#### Data excerpt

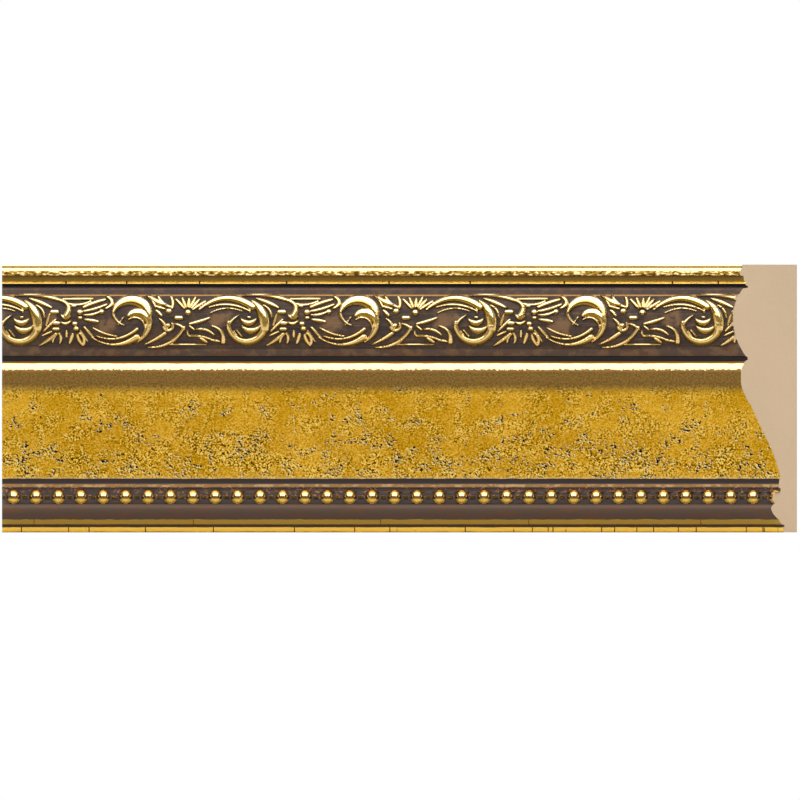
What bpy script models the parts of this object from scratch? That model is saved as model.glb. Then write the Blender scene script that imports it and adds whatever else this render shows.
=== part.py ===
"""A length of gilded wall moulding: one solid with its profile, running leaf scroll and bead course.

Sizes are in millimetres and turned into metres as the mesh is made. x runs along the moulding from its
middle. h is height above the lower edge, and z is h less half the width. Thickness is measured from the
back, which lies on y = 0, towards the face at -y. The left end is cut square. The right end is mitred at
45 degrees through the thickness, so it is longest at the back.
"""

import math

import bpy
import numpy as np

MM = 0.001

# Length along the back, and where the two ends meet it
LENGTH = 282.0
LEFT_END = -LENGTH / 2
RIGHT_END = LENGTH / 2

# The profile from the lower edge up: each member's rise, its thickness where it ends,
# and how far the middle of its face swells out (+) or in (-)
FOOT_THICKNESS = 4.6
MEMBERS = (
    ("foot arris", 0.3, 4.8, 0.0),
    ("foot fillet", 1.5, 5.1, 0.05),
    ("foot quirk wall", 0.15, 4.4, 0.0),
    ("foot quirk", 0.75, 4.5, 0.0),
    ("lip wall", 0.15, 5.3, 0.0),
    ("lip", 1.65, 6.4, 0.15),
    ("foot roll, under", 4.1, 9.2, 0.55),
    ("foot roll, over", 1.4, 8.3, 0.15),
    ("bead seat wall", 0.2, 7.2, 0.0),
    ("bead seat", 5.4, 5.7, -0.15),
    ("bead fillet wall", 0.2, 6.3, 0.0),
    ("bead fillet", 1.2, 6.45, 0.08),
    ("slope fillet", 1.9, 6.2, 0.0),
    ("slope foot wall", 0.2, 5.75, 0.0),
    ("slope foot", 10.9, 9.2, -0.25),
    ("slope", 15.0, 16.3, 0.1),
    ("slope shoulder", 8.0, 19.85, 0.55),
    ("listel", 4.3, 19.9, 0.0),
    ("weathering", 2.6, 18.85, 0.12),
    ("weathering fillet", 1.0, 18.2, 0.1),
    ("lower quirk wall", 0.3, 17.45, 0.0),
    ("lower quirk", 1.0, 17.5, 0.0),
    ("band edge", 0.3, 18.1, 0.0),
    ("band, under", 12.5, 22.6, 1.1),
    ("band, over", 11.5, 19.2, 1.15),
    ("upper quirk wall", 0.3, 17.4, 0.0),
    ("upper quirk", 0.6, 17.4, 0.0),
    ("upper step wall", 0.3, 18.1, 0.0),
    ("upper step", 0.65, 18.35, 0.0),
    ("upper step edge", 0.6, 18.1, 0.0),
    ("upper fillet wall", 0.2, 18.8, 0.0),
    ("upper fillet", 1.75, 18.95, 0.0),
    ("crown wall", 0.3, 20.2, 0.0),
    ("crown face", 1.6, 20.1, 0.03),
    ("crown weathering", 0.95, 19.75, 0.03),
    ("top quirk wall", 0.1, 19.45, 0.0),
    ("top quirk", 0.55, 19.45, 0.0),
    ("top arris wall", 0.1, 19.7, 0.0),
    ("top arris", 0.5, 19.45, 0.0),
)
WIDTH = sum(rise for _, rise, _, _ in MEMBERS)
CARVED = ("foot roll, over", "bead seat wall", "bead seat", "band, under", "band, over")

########

#### [Task to carry out]
Repeat the listing above without any change.

#### [Output]
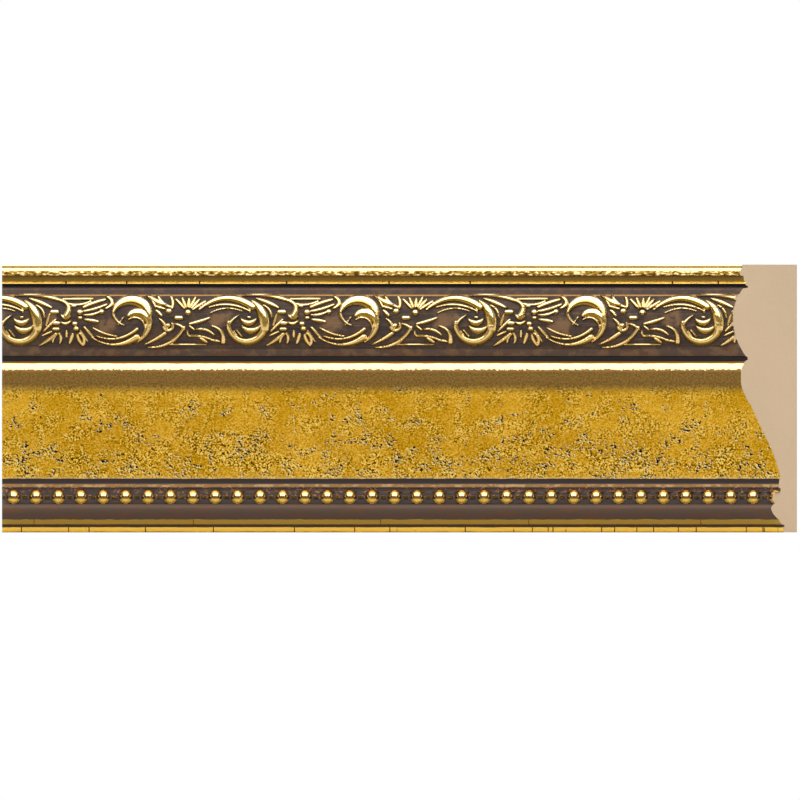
What bpy script models the parts of this object from scratch? That model is saved as model.glb. Then write the Blender scene script that imports it and adds whatever else this render shows.
=== part.py ===
"""A length of gilded wall moulding: one solid with its profile, running leaf scroll and bead course.

Sizes are in millimetres and turned into metres as the mesh is made. x runs along the moulding from its
middle. h is height above the lower edge, and z is h less half the width. Thickness is measured from the
back, which lies on y = 0, towards the face at -y. The left end is cut square. The right end is mitred at
45 degrees through the thickness, so it is longest at the back.
"""

import math

import bpy
import numpy as np

MM = 0.001

# Length along the back, and where the two ends meet it
LENGTH = 282.0
LEFT_END = -LENGTH / 2
RIGHT_END = LENGTH / 2

# The profile from the lower edge up: each member's rise, its thickness where it ends,
# and how far the middle of its face swells out (+) or in (-)
FOOT_THICKNESS = 4.6
MEMBERS = (
    ("foot arris", 0.3, 4.8, 0.0),
    ("foot fillet", 1.5, 5.1, 0.05),
    ("foot quirk wall", 0.15, 4.4, 0.0),
    ("foot quirk", 0.75, 4.5, 0.0),
    ("lip wall", 0.15, 5.3, 0.0),
    ("lip", 1.65, 6.4, 0.15),
    ("foot roll, under", 4.1, 9.2, 0.55),
    ("foot roll, over", 1.4, 8.3, 0.15),
    ("bead seat wall", 0.2, 7.2, 0.0),
    ("bead seat", 5.4, 5.7, -0.15),
    ("bead fillet wall", 0.2, 6.3, 0.0),
    ("bead fillet", 1.2, 6.45, 0.08),
    ("slope fillet", 1.9, 6.2, 0.0),
    ("slope foot wall", 0.2, 5.75, 0.0),
    ("slope foot", 10.9, 9.2, -0.25),
    ("slope", 15.0, 16.3, 0.1),
    ("slope shoulder", 8.0, 19.85, 0.55),
    ("listel", 4.3, 19.9, 0.0),
    ("weathering", 2.6, 18.85, 0.12),
    ("weathering fillet", 1.0, 18.2, 0.1),
    ("lower quirk wall", 0.3, 17.45, 0.0),
    ("lower quirk", 1.0, 17.5, 0.0),
    ("band edge", 0.3, 18.1, 0.0),
    ("band, under", 12.5, 22.6, 1.1),
    ("band, over", 11.5, 19.2, 1.15),
    ("upper quirk wall", 0.3, 17.4, 0.0),
    ("upper quirk", 0.6, 17.4, 0.0),
    ("upper step wall", 0.3, 18.1, 0.0),
    ("upper step", 0.65, 18.35, 0.0),
    ("upper step edge", 0.6, 18.1, 0.0),
    ("upper fillet wall", 0.2, 18.8, 0.0),
    ("upper fillet", 1.75, 18.95, 0.0),
    ("crown wall", 0.3, 20.2, 0.0),
    ("crown face", 1.6, 20.1, 0.03),
    ("crown weathering", 0.95, 19.75, 0.03),
    ("top quirk wall", 0.1, 19.45, 0.0),
    ("top quirk", 0.55, 19.45, 0.0),
    ("top arris wall", 0.1, 19.7, 0.0),
    ("top arris", 0.5, 19.45, 0.0),
)
WIDTH = sum(rise for _, rise, _, _ in MEMBERS)
CARVED = ("foot roll, over", "bead seat wall", "bead seat", "band, under", "band, over")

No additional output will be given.